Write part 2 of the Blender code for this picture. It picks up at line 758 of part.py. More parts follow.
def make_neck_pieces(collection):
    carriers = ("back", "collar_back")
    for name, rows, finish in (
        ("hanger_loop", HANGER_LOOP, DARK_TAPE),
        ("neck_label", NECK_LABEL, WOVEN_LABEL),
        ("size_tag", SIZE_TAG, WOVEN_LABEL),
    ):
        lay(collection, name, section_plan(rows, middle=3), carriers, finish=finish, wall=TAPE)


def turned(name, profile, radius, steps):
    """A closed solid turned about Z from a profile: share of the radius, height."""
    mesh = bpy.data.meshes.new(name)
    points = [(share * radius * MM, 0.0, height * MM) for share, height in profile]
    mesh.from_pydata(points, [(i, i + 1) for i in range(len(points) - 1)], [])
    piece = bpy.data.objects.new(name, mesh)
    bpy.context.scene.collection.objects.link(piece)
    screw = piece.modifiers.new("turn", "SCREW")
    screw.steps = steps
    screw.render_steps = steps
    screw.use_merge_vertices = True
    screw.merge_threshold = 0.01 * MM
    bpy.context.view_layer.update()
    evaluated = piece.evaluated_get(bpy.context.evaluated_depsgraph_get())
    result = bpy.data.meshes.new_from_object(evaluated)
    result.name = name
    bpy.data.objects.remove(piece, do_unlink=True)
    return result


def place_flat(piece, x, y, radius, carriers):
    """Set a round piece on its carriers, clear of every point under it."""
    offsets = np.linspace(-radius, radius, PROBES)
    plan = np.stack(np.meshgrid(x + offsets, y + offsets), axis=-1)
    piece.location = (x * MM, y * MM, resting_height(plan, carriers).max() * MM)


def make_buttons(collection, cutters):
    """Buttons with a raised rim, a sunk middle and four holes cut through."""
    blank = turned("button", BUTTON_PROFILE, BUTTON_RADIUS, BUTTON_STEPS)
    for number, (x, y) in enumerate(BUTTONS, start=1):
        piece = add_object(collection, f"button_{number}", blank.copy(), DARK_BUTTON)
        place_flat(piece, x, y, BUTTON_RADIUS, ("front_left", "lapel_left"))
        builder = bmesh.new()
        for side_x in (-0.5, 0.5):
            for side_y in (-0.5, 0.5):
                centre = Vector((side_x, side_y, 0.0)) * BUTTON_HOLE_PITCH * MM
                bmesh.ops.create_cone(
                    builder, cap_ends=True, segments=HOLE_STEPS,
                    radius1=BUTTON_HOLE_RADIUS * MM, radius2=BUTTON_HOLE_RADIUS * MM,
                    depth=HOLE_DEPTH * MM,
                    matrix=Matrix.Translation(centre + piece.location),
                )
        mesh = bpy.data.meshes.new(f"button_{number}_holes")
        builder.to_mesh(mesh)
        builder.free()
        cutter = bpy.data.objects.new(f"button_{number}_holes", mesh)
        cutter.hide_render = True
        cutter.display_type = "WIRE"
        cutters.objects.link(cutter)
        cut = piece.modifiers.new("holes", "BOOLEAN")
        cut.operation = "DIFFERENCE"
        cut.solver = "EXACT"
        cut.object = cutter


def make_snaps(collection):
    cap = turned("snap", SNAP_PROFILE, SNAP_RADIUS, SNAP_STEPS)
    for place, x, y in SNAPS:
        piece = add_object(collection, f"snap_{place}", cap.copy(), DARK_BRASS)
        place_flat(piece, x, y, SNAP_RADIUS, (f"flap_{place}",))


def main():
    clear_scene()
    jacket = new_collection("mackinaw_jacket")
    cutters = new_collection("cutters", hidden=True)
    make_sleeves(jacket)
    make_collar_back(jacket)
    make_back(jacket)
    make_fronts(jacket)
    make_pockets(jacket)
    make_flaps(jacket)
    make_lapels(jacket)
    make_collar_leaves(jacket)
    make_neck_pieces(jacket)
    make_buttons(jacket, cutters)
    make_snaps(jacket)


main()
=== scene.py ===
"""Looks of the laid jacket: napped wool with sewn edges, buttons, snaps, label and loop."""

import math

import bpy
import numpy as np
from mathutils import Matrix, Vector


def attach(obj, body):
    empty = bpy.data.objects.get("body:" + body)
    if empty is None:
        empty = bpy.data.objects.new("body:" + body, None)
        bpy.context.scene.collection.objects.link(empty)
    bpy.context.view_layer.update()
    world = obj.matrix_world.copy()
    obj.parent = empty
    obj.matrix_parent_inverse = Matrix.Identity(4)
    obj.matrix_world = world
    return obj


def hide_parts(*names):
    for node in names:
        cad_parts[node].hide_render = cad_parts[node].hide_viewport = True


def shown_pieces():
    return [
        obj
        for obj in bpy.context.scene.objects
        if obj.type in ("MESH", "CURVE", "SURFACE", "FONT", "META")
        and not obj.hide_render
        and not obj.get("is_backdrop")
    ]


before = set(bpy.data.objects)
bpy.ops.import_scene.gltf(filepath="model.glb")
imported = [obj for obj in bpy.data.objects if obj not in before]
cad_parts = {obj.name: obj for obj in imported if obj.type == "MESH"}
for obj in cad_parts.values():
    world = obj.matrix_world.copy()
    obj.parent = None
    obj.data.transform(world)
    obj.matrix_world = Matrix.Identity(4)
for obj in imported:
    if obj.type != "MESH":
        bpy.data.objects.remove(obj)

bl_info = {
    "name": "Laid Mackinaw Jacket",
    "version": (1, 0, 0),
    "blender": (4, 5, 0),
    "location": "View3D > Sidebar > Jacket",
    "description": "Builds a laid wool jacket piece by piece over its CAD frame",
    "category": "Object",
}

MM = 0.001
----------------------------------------
▸ Your instructions: From the line containing "cad_parts[node].hide_render = cad_parts[node].hide_viewport" down to the final line of the data, write out every line exactly; both the first and last of these belong in your answer, and nothing else does.

▸ Result below:
        cad_parts[node].hide_render = cad_parts[node].hide_viewport = True


def shown_pieces():
    return [
        obj
        for obj in bpy.context.scene.objects
        if obj.type in ("MESH", "CURVE", "SURFACE", "FONT", "META")
        and not obj.hide_render
        and not obj.get("is_backdrop")
    ]


before = set(bpy.data.objects)
bpy.ops.import_scene.gltf(filepath="model.glb")
imported = [obj for obj in bpy.data.objects if obj not in before]
cad_parts = {obj.name: obj for obj in imported if obj.type == "MESH"}
for obj in cad_parts.values():
    world = obj.matrix_world.copy()
    obj.parent = None
    obj.data.transform(world)
    obj.matrix_world = Matrix.Identity(4)
for obj in imported:
    if obj.type != "MESH":
        bpy.data.objects.remove(obj)

bl_info = {
    "name": "Laid Mackinaw Jacket",
    "version": (1, 0, 0),
    "blender": (4, 5, 0),
    "location": "View3D > Sidebar > Jacket",
    "description": "Builds a laid wool jacket piece by piece over its CAD frame",
    "category": "Object",
}

MM = 0.001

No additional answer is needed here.